No, it won't be that simple.

So you hope and pray
.

In Big Empty, I arrange the artifacts from Maude's room along the front wall, propping them at intervals against the baseboard below the window. Photos—fall walk, family dinner. Bobby pins, clippers. “Christmas Music” on the USB. The box itself.

You should have brought the balled-up nylon.
Not part of the picture.

Wrong. How can you know until you see it?

Max's card. Also, the box-framed single monarch wing. Fished out of a carton just before Strongbacks started loading. An unconventional memento. And the first of Judy's talismans.
A single wing.
Half a migration? Half a metamorphosis?

I sit cross-legged in the middle of the room. Not a posture I can maintain long. Back, knees. Letting the objects fill the space and say what they have to say.

Which is nothing yet. They don't have anything to say. Or voice to say it with.

I lie down on my back and try it that way. Eyes closed.

Same result. Nothing yet.

Your mission, Mr. Phelps, should you decide to accept it—

My teammates: a brainsick girl and her dead mother.
You've had worse.

As usual, this tape will self-destruct in five seconds…

§

Joy the enemy. Joy the culprit.

It happened in a moment of wild dancing. A burst of savage euphoria that just had to share itself.

And did.

By next afternoon the apartment half cleaned out, their presences amputated cleanly, the stump disinfected with a note.
I don't blame you, but what you are is too dangerous to be close to. I wish you well. Please don't try to contact us.

I have to run very fast to stay ahead of it. Slowing or stopping, softness of any kind, brings it a step nearer. Images start to crowd me, splicings of memory and nightmare. Things that must have happened, could never have happened.

Shrivelled screaming instants.

§

The views. From the balcony, the good brick wall and dark flashing of the Latimer. The blinking, giant's playnib beside the lake, flicking neon at the clouds. From the window, fire station 135, the bus shelter, EMS. Lights on, doors closed. Good, but not the best. Best is knowing beyond doubt that people are on the job. That they've got your back, even without knowing who you are, and stand ready to make adjustments. And, flipside, the worst: the comatose Sunday mornings, Christmas, Easter, and all Civic Holidays—all those artificial lulls when the city lies on the couch like someone pretending to sleep while keeping one eye open. That's when green tea longs for its departed betters of tequila shots and acid tabs and I stare until my eyes ache at the red doors of the fire station, praying for them to fly open, men in helmets scrambling, praying for the deliverance of a siren and the grill of the big truck in motion.

The discipline. To work in six-to-eight-week windows of gathering rage and speed, followed by a wordless crash.

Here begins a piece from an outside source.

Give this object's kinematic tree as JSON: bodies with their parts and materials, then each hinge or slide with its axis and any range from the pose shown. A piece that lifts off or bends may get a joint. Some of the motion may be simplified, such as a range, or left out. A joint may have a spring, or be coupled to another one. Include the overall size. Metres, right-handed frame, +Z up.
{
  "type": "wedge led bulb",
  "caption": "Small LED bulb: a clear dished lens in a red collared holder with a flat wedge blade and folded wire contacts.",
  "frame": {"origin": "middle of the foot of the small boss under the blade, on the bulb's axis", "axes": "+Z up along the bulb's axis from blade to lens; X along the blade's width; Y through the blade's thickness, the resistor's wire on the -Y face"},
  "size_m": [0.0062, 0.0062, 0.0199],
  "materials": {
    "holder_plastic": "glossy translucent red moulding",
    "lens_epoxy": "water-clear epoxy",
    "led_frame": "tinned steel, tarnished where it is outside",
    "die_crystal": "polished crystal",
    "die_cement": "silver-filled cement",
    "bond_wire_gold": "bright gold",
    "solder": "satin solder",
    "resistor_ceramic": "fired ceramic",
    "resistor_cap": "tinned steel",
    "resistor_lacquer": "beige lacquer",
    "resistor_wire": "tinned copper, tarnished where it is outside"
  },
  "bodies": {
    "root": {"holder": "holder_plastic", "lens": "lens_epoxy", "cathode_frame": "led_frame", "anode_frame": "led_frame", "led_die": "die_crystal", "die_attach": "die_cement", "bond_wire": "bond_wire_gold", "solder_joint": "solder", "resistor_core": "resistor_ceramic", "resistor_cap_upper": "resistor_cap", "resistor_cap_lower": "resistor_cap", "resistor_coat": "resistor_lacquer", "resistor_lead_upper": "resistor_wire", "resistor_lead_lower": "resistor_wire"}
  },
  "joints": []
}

To know the personnel and the conditions of the job site.

Stone:
Learn your windows.

Mixed states my specialty. Acute, jittery alertness combined with steadily darkening mood. Turbid, seething energies: a rage recipe. A car chase on black ice, which ends, as it must, in a crash.

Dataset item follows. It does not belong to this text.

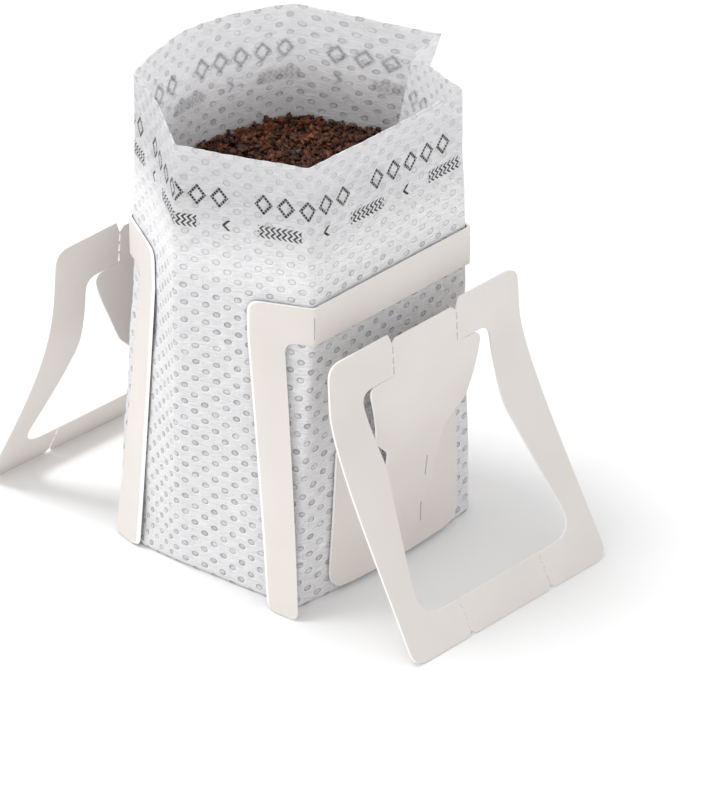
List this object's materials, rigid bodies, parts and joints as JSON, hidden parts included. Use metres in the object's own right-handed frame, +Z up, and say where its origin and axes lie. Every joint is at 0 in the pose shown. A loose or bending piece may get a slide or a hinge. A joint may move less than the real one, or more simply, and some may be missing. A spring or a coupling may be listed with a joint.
{
  "type": "drip coffee bag",
  "caption": "Opened single-serve drip coffee bag: a nonwoven pouch of ground coffee with folded card ears that hook over a cup's rim.",
  "frame": {"origin": "on the table, about under the middle of the bag", "axes": "+Z up, -Y out of the front card, +X to the right seen from the front"},
  "size_m": [0.0522, 0.0807, 0.074],
  "materials": {
    "nonwoven": "thin white embossed nonwoven",
    "coffee": "dry ground coffee",
    "card": "smooth uncoated white board"
  },
  "bodies": {
    "root": {"filter_bag": "nonwoven", "ground_coffee": "coffee", "front_stiffener_card": "card", "front_ear_card": "card", "rear_stiffener_card": "card", "rear_ear_card": "card"}
  },
  "joints": []
}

In the aftermath of hyper-black, standard protocol mandates a return to base. That is when I'm most in need of a prolonged debriefing with Stone. And get one, always. The man reliably strange, strangely reliable.

Ah, Stone.
Healer, taskmaster, known enemy, surprising friend. His place of work a confessional crossed with a torture chamber. Hospice fronting a leper colony. I dread my unavoidable visits to him as a man with twisted limbs dreads his visit to the surgeon who must break each bone in order to reset it.

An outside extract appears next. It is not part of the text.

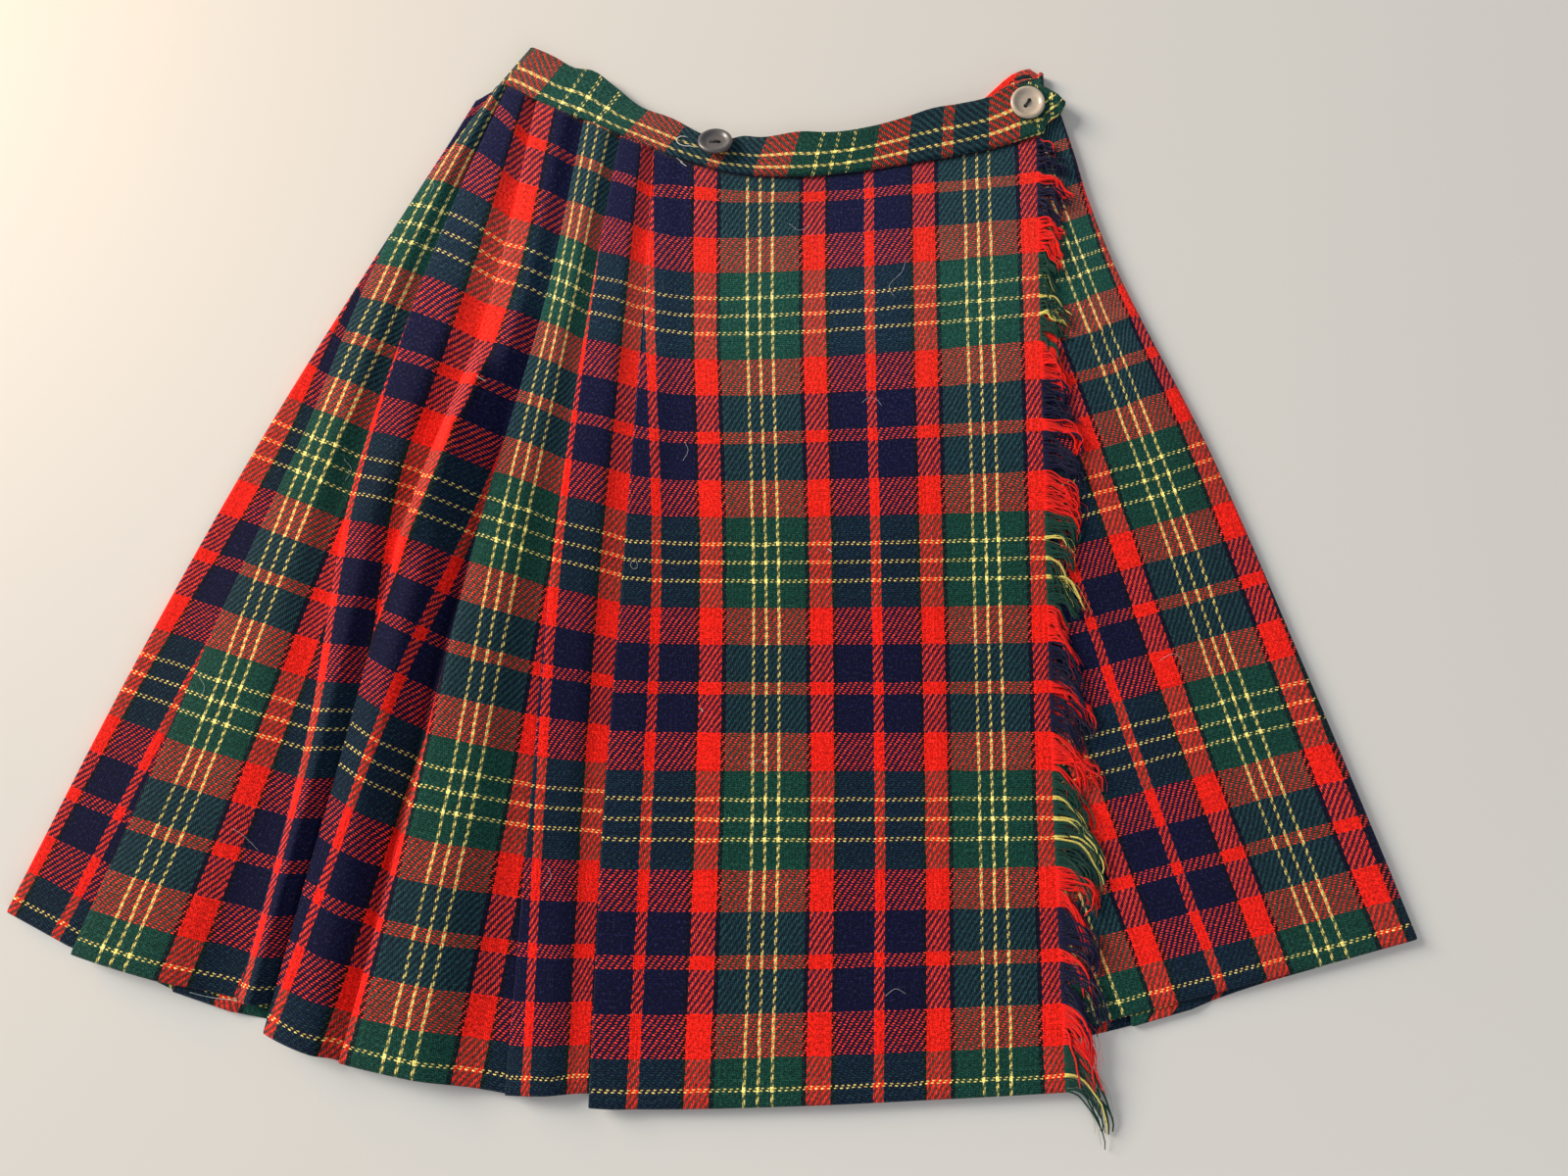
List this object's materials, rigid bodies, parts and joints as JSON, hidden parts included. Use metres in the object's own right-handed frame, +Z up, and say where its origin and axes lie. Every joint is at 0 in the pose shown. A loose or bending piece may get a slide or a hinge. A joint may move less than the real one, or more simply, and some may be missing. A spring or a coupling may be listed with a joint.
{
  "type": "pleated tartan skirt",
  "caption": "Knee-length wool wrap skirt laid flat: flat fringed apron over knife pleats, shaped waistband with rounded tab end and sew-through buttons",
  "frame": {"origin": "the middle of the box round the skirt, on the surface it lies on", "axes": "+X across the skirt to the wearer's left side, the viewer's right; +Y from the hem to the waistband; +Z up, out of the front of the skirt"},
  "size_m": [0.8091, 0.6576, 0.0179],
  "materials": {
    "tartan_wool": "brushed wool twill, red, navy, green and yellow tartan",
    "fringe_yarn": "loose wool weft threads, fuzzy",
    "button_taupe": "satin, horn-like",
    "button_grey": "satin, smoky grey"
  },
  "bodies": {
    "root": {"over_apron": "tartan_wool", "left_pleats": "tartan_wool", "under_apron": "tartan_wool", "back_pleats": "tartan_wool", "waistband": "tartan_wool", "fringe": "fringe_yarn", "button_tab": "button_taupe", "button_band": "button_grey"}
  },
  "joints": []
}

And if the assignment arrives five weeks into the window? Maybe six. Inconvenient—very. A timing problem. Maybe serious.

But a problem. Not a dilemma.

You're
on
the adjustment.

§

On the couch under a blanket. Close my eyes, then open them and watch the gleams from headlights and streetlights flutter up by the glass. The bed a mockery once insomnia sets in to stay. Better odds at surprising sleep out here.

Grind-thoughts of a girl. How old now? With a half-melted face, standing at the edge of a classroom or recess yard—
no, age her dammit
—seminar room, employee lounge. Or girl—
woman!
—with a graft-smoothed face, talking and laughing in a group, knowing that underneath the work of a dozen surgeries she is still half-melted, will always be half-melted.